Anatomy Education Redefined
The future of science education has arrived at USM, in the form of the Anatomage table—a life-sized anatomy and digital dissection tool. The table can be positioned horizontally or vertically and features high-resolution images of real-life cadavers that were donated to science. Students can study the bodies layer by layer, including muscular, skeletal, circulatory, and nervous systems. Animations of a beating heart, rotating shoulder blade, circulating blood, and more allow them to observe the mechanics of movement within the body. The ability to see detailed, high-resolution images of specific areas of the body, down to individual blood vessels; to rotate, flip, and turn the body; and to make—and then undo—incisions; means students can learn about the human body in ways they haven’t been able to before.
But the Anatomage table is not limited to the study of anatomy. Physics students can use it to track force vectors while playing air hockey, biology students can use it to study Drosophila fly genetics, and chemistry students can use it to observe the shapes of atomic orbitals. As students become more comfortable with the table, they could even test their skills in global anatomy competitions.
“I’ve never seen any piece of equipment that contains this much detailed information,” said Bob Heun, Upper School science teacher. “If you want to know the name of an individual blood vessel, it’s there.
If you want to see a particular muscle and the nerves connected to it, it’s there. It’s like having an incredibly interactive encyclopedia at our fingertips.”
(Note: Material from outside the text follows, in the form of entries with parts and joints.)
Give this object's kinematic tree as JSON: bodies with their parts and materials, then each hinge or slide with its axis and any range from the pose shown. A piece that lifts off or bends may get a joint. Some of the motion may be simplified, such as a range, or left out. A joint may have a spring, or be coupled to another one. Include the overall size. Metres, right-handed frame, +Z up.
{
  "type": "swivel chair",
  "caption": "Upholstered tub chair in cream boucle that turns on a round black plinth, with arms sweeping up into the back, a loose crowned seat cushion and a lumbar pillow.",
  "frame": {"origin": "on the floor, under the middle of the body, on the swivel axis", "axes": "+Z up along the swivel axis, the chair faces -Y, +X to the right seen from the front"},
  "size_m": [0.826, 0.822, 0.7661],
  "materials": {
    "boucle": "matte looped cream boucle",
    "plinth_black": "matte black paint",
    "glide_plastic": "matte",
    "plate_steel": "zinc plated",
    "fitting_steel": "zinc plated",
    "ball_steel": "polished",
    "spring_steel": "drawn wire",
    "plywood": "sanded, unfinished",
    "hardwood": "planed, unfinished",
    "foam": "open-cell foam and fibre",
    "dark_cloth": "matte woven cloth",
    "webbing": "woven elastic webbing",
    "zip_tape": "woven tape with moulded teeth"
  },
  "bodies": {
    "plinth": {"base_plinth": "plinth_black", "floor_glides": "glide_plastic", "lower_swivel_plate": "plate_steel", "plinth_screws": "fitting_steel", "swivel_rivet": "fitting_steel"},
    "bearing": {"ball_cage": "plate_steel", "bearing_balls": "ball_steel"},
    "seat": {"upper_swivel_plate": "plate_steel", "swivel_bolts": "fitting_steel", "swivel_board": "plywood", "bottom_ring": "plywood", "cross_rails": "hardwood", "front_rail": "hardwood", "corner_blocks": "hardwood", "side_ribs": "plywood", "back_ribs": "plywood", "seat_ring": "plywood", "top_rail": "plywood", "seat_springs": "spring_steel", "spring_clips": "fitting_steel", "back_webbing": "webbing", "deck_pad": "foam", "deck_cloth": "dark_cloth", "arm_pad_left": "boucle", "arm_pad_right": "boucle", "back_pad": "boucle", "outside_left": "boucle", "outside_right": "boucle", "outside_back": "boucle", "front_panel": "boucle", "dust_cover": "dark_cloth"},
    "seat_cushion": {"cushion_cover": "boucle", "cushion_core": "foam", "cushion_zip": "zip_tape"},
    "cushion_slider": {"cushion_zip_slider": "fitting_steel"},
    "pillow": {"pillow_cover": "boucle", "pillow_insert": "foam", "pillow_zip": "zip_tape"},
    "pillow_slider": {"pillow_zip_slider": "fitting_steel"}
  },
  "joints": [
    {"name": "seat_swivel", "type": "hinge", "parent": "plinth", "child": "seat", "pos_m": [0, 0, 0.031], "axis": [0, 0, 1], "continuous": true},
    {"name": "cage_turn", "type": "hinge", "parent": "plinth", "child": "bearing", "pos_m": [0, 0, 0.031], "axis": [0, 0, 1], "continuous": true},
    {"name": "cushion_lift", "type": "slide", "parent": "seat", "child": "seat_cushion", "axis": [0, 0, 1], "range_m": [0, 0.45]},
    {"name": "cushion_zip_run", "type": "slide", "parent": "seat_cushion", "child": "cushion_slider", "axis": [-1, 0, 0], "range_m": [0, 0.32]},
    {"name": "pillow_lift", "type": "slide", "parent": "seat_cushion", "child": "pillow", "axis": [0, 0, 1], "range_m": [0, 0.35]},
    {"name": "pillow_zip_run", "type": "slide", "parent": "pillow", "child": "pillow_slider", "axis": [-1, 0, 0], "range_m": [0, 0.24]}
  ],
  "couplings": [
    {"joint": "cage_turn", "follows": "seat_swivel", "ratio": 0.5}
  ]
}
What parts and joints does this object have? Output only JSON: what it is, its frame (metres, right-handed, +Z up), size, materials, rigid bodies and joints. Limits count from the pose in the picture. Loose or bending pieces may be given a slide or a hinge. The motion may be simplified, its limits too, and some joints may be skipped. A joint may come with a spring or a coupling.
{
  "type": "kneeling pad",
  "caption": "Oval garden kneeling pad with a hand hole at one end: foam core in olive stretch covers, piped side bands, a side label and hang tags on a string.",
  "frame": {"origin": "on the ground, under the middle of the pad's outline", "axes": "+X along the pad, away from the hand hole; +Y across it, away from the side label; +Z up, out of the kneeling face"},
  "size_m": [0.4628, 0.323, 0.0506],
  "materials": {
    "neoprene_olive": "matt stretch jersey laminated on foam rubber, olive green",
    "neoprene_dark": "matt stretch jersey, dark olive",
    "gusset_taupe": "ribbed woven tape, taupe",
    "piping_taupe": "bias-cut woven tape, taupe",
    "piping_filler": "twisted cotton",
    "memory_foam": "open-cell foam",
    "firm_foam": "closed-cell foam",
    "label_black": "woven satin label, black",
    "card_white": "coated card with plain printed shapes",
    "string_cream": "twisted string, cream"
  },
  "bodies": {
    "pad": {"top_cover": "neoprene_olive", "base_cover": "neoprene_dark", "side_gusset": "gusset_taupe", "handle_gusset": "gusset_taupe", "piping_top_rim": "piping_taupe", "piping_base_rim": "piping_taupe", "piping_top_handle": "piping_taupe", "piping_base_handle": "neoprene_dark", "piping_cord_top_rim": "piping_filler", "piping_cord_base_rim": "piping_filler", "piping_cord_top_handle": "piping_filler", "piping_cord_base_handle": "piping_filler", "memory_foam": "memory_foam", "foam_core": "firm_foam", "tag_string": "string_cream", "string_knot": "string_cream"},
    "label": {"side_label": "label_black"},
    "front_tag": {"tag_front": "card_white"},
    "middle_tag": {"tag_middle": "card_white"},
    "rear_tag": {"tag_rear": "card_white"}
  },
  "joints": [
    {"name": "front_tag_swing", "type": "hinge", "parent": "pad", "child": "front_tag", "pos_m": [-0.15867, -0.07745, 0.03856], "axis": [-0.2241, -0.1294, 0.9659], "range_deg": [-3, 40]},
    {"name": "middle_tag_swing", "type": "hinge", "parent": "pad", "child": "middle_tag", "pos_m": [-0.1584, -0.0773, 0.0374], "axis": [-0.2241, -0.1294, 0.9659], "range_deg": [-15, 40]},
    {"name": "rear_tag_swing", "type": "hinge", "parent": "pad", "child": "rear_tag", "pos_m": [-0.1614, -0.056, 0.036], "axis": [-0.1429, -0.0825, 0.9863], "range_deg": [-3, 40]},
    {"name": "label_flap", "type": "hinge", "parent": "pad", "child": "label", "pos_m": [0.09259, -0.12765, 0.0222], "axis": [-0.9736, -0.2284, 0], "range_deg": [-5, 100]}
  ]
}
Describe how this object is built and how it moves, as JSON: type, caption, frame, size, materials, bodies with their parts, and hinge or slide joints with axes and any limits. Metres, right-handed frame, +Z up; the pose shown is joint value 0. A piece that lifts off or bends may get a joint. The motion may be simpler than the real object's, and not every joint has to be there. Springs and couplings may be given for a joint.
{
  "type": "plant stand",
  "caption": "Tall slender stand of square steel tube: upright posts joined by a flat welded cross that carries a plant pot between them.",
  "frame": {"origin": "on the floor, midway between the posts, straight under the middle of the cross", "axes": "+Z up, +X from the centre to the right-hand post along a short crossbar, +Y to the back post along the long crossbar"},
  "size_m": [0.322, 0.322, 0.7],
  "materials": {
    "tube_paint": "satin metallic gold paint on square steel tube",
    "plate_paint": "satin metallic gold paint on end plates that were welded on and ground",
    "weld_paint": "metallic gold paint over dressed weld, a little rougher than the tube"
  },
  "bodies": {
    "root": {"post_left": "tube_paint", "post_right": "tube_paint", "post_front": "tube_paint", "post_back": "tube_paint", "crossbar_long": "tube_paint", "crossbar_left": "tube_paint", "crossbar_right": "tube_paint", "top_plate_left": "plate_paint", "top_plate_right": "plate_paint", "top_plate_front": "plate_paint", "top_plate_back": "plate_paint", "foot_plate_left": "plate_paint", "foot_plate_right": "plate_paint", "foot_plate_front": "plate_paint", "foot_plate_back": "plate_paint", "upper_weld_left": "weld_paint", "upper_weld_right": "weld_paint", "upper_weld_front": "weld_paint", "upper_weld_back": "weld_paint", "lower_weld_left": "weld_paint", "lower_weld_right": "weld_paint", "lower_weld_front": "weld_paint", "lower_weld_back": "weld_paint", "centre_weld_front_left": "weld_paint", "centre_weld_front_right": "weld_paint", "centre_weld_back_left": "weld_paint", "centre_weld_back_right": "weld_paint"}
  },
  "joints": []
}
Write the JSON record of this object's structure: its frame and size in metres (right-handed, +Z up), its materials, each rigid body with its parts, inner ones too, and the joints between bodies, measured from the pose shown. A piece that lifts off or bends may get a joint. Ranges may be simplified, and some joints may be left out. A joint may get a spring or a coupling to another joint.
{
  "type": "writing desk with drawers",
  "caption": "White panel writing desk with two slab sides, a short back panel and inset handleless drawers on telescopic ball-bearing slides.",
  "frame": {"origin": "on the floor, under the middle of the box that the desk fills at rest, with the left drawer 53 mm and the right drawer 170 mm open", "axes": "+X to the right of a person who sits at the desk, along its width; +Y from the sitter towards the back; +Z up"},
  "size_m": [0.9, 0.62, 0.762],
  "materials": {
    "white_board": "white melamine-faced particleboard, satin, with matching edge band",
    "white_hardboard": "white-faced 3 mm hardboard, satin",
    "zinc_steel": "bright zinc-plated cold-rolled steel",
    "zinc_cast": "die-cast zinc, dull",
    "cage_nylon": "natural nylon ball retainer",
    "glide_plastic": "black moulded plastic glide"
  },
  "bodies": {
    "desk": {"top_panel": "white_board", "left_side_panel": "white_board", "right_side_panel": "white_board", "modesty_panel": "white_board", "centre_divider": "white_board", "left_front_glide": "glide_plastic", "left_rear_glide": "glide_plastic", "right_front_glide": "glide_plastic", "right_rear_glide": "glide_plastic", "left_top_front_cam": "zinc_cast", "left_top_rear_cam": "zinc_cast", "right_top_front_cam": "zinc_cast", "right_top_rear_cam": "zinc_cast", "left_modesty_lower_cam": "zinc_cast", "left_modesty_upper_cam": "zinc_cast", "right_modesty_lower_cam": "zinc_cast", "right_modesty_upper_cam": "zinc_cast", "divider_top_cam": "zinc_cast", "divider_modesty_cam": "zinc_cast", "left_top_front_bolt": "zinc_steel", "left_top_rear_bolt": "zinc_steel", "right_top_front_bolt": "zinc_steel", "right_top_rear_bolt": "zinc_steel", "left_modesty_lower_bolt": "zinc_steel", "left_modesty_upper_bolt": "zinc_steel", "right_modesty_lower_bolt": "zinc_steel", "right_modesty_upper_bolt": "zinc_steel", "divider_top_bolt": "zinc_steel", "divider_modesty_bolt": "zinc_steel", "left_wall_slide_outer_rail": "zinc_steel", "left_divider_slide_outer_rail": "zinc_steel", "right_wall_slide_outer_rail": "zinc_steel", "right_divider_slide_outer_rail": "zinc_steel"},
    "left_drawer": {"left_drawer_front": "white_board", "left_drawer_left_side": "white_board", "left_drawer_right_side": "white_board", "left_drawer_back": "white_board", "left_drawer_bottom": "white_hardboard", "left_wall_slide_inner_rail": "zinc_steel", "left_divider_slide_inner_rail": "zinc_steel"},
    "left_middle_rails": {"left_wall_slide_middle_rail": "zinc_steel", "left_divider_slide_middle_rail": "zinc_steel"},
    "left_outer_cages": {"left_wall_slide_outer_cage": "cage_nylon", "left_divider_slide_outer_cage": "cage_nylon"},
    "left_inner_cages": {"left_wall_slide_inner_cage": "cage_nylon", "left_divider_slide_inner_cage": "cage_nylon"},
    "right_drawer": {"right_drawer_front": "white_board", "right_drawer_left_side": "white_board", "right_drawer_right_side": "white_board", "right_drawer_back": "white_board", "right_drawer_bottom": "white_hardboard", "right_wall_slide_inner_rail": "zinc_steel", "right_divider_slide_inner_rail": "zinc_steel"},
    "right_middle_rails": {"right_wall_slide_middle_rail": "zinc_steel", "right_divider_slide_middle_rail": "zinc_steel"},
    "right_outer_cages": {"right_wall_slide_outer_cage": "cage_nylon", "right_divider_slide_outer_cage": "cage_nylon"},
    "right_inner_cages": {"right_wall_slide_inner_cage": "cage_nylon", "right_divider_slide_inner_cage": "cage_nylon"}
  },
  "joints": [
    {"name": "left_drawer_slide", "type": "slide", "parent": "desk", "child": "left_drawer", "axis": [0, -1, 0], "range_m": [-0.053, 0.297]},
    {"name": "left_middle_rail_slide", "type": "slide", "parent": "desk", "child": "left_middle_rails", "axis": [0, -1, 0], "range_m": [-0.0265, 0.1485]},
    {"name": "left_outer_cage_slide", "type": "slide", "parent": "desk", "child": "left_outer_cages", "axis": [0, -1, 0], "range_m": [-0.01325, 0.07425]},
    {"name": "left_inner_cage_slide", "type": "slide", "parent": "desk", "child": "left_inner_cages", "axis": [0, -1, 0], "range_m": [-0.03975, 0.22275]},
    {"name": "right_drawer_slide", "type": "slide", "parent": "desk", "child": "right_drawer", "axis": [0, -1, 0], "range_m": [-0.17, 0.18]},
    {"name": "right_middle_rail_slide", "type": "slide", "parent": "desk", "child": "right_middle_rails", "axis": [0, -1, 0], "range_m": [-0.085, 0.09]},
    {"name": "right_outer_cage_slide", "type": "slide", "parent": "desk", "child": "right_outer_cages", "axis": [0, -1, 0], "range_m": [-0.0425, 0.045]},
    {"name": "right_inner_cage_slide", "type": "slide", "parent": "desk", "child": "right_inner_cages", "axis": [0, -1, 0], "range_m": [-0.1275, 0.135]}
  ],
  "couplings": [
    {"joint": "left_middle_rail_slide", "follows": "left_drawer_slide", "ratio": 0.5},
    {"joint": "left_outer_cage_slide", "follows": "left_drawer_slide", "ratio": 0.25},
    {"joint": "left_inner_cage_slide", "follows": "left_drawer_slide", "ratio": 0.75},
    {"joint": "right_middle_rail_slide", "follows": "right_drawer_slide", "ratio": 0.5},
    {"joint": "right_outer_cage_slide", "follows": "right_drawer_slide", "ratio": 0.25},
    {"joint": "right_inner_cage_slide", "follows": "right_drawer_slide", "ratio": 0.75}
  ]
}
Traditional methods of anatomy study, like dissections of sheep brains, will remain in Heun’s classroom. But he hopes that the table will open doors to careers in the medical field that students may not have considered. “This could help to broaden perspectives for students who enjoy working with the body but don’t necessarily want to become doctors,” said Heun. “There’s a need for physical therapists, rehabilitation specialists, even anatomical illustrators. Gaining a knowledge of human anatomy is valuable for all of those careers.”